Donald Trump Sues Big Tech
In a class action filing against Facebook, Google, and Twitter, the former president hopes to strike a blow for free speech.
Perhaps you’ve heard: Donald Trump is suing Big Tech. We wish him well.
Yesterday, the former president announced that he’ll lead a lawsuit over alleged censorship by Facebook, Google, and Twitter — the three behemoths most responsible for silencing him in the aftermath of last year’s deeply flawed presidential election, an action that removed all doubt that these tech giants should be treated like the agenda-driven publishers they are, rather than the unbiased platforms they falsely profess to be.
“We’re going to hold Big Tech accountable,” Trump said at a news conference.
Recall that each of the three defendants removed Trump from their social media platforms after the unarmed non-insurrection at the Capitol on January 6, which he singlehandedly “incited” when he said to his supporters, “I know that everyone here will soon be marching over to the Capitol building to peacefully and patriotically make your voices heard.”
In announcing his lawsuit, Trump called social media companies “the de facto censorship arm of the U.S. government.” And he’s right. Were it not for their suppression of the Hunter Biden scandal for a full two weeks just prior to the election, Trump might well be six months into his second term, gasoline might well be a dollar less per gallon, and illegal immigrants most certainly wouldn’t be streaming across our now-porous southern border by the tens of thousands.
Trump will be the lead plaintiff in a class action lawsuit seeking “injunctive relief” against “shameful censorship of the American people.” Said the former president from his golf club in Bedminster, New Jersey: “I stand before you this morning to announce a very important development for our freedom and freedom of speech. In conjunction with the America First Policy Institute, I’m filing … a major class-action lawsuit against the big tech giants … as well as their CEOs, Mark Zuckerberg, Sundar Pichai, and Jack Dorsey. Three real nice guys.”
Donald Trump announces a lawsuit against big tech giants: pic.twitter.com/Eee0hZFTTw
— Townhall.com (@townhallcom) July 7, 2021
For conservatives, any lawsuit against these all-powerful speech-suppressing leftists ought to be welcome news, but the first pundits to weigh in seemed bearish on Trump’s chances for success.
“His argument is completely absurd and will be laughed out of court,” said Reason’s Robby Soave.
“Irredeemably frivolous” was how First Amendment attorney Floyd Abrams described Trump’s lawsuit.
And National Review’s Philip Klein blames Trump himself for our current predicament. “As president and leader of the party with majority control of Congress, he had plenty of levers at his disposal to try and target Big Tech,” writes Klein. “He could have gone after them by issuing new regulations or pushing for an anti-trust case against them. … Plenty of supporters who share his anger toward Big Tech were begging him to do something while he had the chance. But he didn’t.”

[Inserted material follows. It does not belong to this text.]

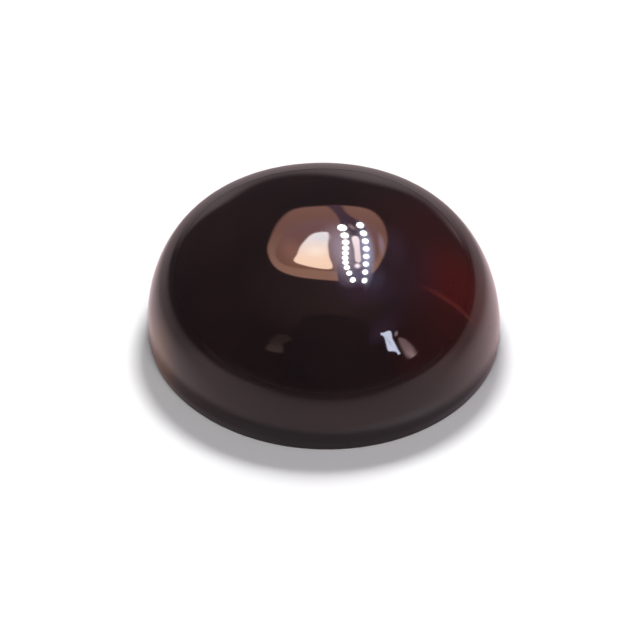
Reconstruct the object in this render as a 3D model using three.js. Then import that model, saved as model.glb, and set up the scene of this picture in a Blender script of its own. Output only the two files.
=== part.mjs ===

Yes, of course. In hindsight, it’s all Trump’s fault. All The Deregulating Donald had to do was slap some new regulations on the tech giants. All our nation’s first businessman president had to do was engage in some Rooseveltian trust-busting. Klein’s two-part indictment that Trump should’ve seen the censorship coming and should’ve gone against his pro-business, pro-economy instincts and unilaterally cracked down on them is ludicrous.
UCLA law professor Eugene Volokh argues that Big Tech has been doing the bidding of government and may thereby be vulnerable. “It is possible,” he says, “that Mr. Trump could have some success if he could show that the platforms were coerced by government officials into blocking various speech. That might be enough to show the government action needed for a viable First Amendment claim. But it’s a big if.”
An even bigger if, though, would be the survival of free speech in an era of unchecked Big Tech censorship. “If they can do it to me,” Trump said, “they can do it to anyone.”
UPDATE: The Thursday, July 8, issue of the Wall Street Journal includes an op-ed from former President Trump on this topic: Why I’m suing Big Tech. It begins:
“One of the gravest threats to our democracy today is a powerful group of Big Tech corporations that have teamed up with government to censor the free speech of the American people. This is not only wrong—it is unconstitutional. To restore free speech for myself and for every American, I am suing Big Tech to stop it.”